General questions about Yandex Data Processing

Written by

Yandex Cloud

Updated at July 16, 2026

View in Markdown

Which clusters can I move to a different availability zone?

You can move lightweight clusters and HDFS clusters.

What should I do if data is unevenly distributed across storage subcluster hosts?

Connect to the cluster master host and run this command to rebalance the data:

sudo -u hdfs hdfs balancer

You can update the load balancer parameters. For example, to change the maximum amount of data to transfer, add the following argument: -D dfs.balancer.max-size-to-move=<data-size-in-bytes>.

Where can I view Yandex Data Processing cluster logs?

You can find cluster logs in its log group. To monitor the events of a cluster and its hosts, specify the relevant log group in the cluster settings when creating or updating the cluster. If no log group is selected for the cluster, the default log group in the cluster directory will be used for sending and storing logs. For more information, see Working with logs.

Can I get logs of my operations in Yandex Cloud?

Yes, you can request information about operations with your resources from Yandex Cloud logs. Do it by contacting support.

Why is my cluster slow even though the computing resources are not fully utilized?

Your storage may have insufficient maximum IOPS and bandwidth to process the current number of requests. In this case, throttling occurs, which degrades the entire cluster performance.

The maximum IOPS and bandwidth values increase by a fixed value when the storage size increases by a certain step. The step and increment values depend on the disk type:

Disk type	Step, GB	Max IOPS increase (read/write)	Max bandwidth increase (read/write), MB/s
`network-hdd`	256	300/300	30/30
`network-ssd`	32	1,000/1,000	15/15
`network-ssd-nonreplicated`, `network-ssd-io-m3`	93	28,000/5,600	110/82

To increase the maximum IOPS and bandwidth values and make throttling less likely, consider migrating to a different cluster with larger host storage or higher-performance disks. You can migrate data to a new cluster, e.g., using Apache Hive™ Metastore.

I get the `^M: bad interpreter` error when running the initialization script. How do I fix this?

Since the script runtime is Linux (Ubuntu), scripts created in Windows may terminate with the ^M: bad interpreter error due to using the CR/LF new line character (LF in Linux). To fix this error, save the script file in Linux format. For more information, see Syntax errors.

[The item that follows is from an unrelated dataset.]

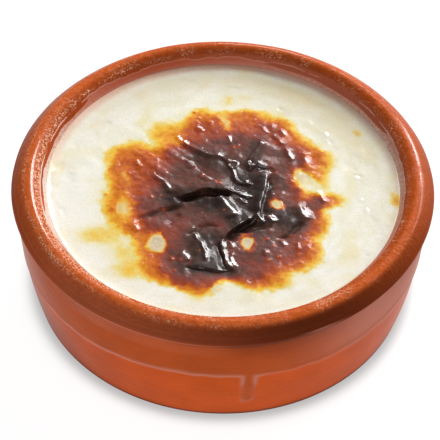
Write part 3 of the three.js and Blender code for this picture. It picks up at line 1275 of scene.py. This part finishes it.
WRINKLES = tuple(Wrinkle(*row) for row in (
    # streak on the black knob in the middle
    (((-1.4, -3.4), (0.7, -6.8), (3.0, -12.8)), 0.55, 1.7),
    # crest of the black bump in front
    (((-7.9, -17.5), (-6.2, -21), (-4.7, -24.5), (-3.9, -27.5), (-3.8, -29.8)), 0.3, 0.65, 0.7),
    (((-11, -25.8), (-10, -27.5), (-9.2, -29.5)), 0.33, 1.0),
    # right lip of the bump
    (((-0.3, -20), (0.7, -22.6), (1.0, -25), (1.5, -28), (2.8, -31.6)), 0.3, 0.65, 0.8),
    (((1.6, -20.5), (2.8, -22), (2.9, -24.4)), 0.25, 0.6),
    (((3.2, -25.6), (2.9, -28.5), (4.3, -31)), 0.2, 0.4),
    # crest of the long ridge in front
    (((0.0, -20.8), (1.8, -17.2), (5.3, -14.3), (9.3, -11.7), (10.4, -9.4)), 0.25, 0.45),
    # bright knob at the hook of the long ridge
    (((9.6, -10.0), (10.6, -12.0), (12.0, -14.4)), 0.42, 1.2),
    (((12.9, -10.6), (13.6, -12.2), (14.6, -14.2)), 0.36, 1.0),
    # thin end of the lip of the long crevice
    (((0.8, -0.5), (3, -0.9), (4.9, -1.9), (8.6, -3.8)), 0.2, 0.5),
    (((4.9, -3.6), (5.5, -4.8), (6.2, -6.2)), 0.3, 0.7),
    # end of the upper ridge, with its loop
    (((1.3, 9.8), (2.6, 7.2), (4.6, 3.6), (6.8, 1.9), (9.2, 1.4)), 0.2, 0.35),
    (((6.6, 3.4), (7.2, 2.3), (8, 1.2)), 0.25, 0.6),
    (((0.3, 11), (2, 10.6), (3.6, 10.2), (3.9, 8.8), (3.0, 6.4)), 0.2, 0.4),
    # crest of the upper ridge
    (((-14.6, 20), (-12.6, 18), (-10.6, 16.2)), 0.3, 0.9),
    (((-11.4, 17), (-6.5, 14.3), (-2.2, 12.4), (0.6, 11)), 0.2, 0.6),
    # crests of the left lobe
    (((-10.6, 9.6), (-9.8, 8.2), (-8.8, 6.8)), 0.35, 1.1),
    (((-6.6, 6), (-5.2, 3.8), (-3.2, 1.6)), 0.3, 0.9),
    (((-25.8, 10.4), (-25.1, 8.8), (-24.6, 7)), 0.25, 0.8, 0.6),
    (((-20.4, 6.2), (-18.4, 2.6), (-16.4, -0.4), (-15.2, -3.6)), 0.25, 0.7),
    (((-25.2, -15.6), (-24.6, -17), (-23.6, -18.8)), 0.3, 0.9, 0.5),
    (((-9, 23.6), (-7.2, 22.8), (-6.4, 21.4)), 0.25, 0.8, 0.6),
    # streaks on the back lobe
    (((1.0, 20.8), (1.5, 19), (1.9, 16.6)), 0.12, 0.7, 0.5),
    (((9.6, 25.6), (11.2, 24), (12.2, 22)), 0.15, 0.7, 0.4),
    # crests at the back right
    (((11.2, 19), (9.7, 15.5), (8.3, 12.3), (7.1, 10)), 0.35, 0.5),
    (((7.0, 10.4), (7.4, 9), (8.2, 7.4)), 0.35, 0.9),
    (((8.2, 8), (9.8, 9.6), (11.4, 9), (12.8, 8.2)), 0.25, 0.6),
    (((14.2, 22.2), (15.4, 20), (17, 16.8)), 0.24, 0.75, 0.4),
    (((17.6, 16.4), (18.8, 13.6), (20, 10.6)), 0.24, 0.75, 0.5),
    (((16.3, 24.4), (17.2, 22.4), (17.9, 20.6)), 0.2, 0.6, 0.4),
    (((23.2, 15), (23.9, 11.8), (23.5, 8)), 0.35, 1.2, 0.35),
    # hill right of the long ridge
    (((13.9, 3), (13.4, -0.6), (14.2, -3.4)), 0.25, 0.7),
    (((13.7, 6.4), (13.8, 5.2), (13.6, 4)), 0.2, 0.4),
    # dark bump on the right
    (((20.3, -5.4), (22, -8.8), (24.2, -13)), 0.45, 1.8, 0.35),
    (((26.6, -0.4), (27.8, -3), (29.2, -5.4)), 0.25, 0.7, 0.5),
    # small ones in front on the right
    (((12.2, -23.6), (12.3, -25), (12.2, -26.4)), 0.25, 0.6, 0.6),
    (((17, -20), (17.4, -21.6), (17.2, -23)), 0.2, 0.6, 0.4),
    (((20.6, -21), (21, -22.6), (20.8, -24)), 0.2, 0.6, 0.4),
))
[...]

When I run a PySpark job, I get an error related to `com/amazonaws/auth/AWSCredentialsProvider`. How do I fix this?

If a Yandex Data Processing cluster is connected to a Apache Hive™ Metastore cluster, you may get the following error when running PySpark jobs:

previously initiated loading for a different type with name "com/amazonaws/auth/AWSCredentialsProvider";

To fix this, add the spark:spark.sql.hive.metastore.sharedPrefixes property set to com.amazonaws,ru.yandex.cloud to the Yandex Data Processing cluster.

When using dynamic partition overwrites, I get an error related to `PathOutputCommitProtocol`. How do I fix it?

When data processing uses dynamic partition overwrites, you may get this error:

py4j.protocol.Py4JJavaError: An error occurred while calling o264.parquet.
: java.io.IOException: PathOutputCommitProtocol does not support dynamicPartitionOverwrite

To fix it, add the following properties to the Yandex Data Processing cluster:

spark:spark.sql.sources.partitionOverwriteMode : dynamic
spark:spark.sql.parquet.output.committer.class : org.apache.parquet.hadoop.ParquetOutputCommitter
spark:spark.sql.sources.commitProtocolClass : org.apache.spark.sql.execution.datasources.SQLHadoopMapReduceCommitProtocol

You can also add properties when creating a job.

Why does the `NAT should be enabled on the subnet` error occur and how do I fix it?

This error occurs when trying to create a Yandex Data Processing cluster in a subnet with no NAT gateway configured. To fix it, configure a network for Yandex Data Processing.

Why does the `Using fileUris is forbidden on lightweight cluster` error occur and how do I fix it?

This error occurs because the lightweight cluster configuration does not include HDFS. To fix it, create a cluster with HDFS support.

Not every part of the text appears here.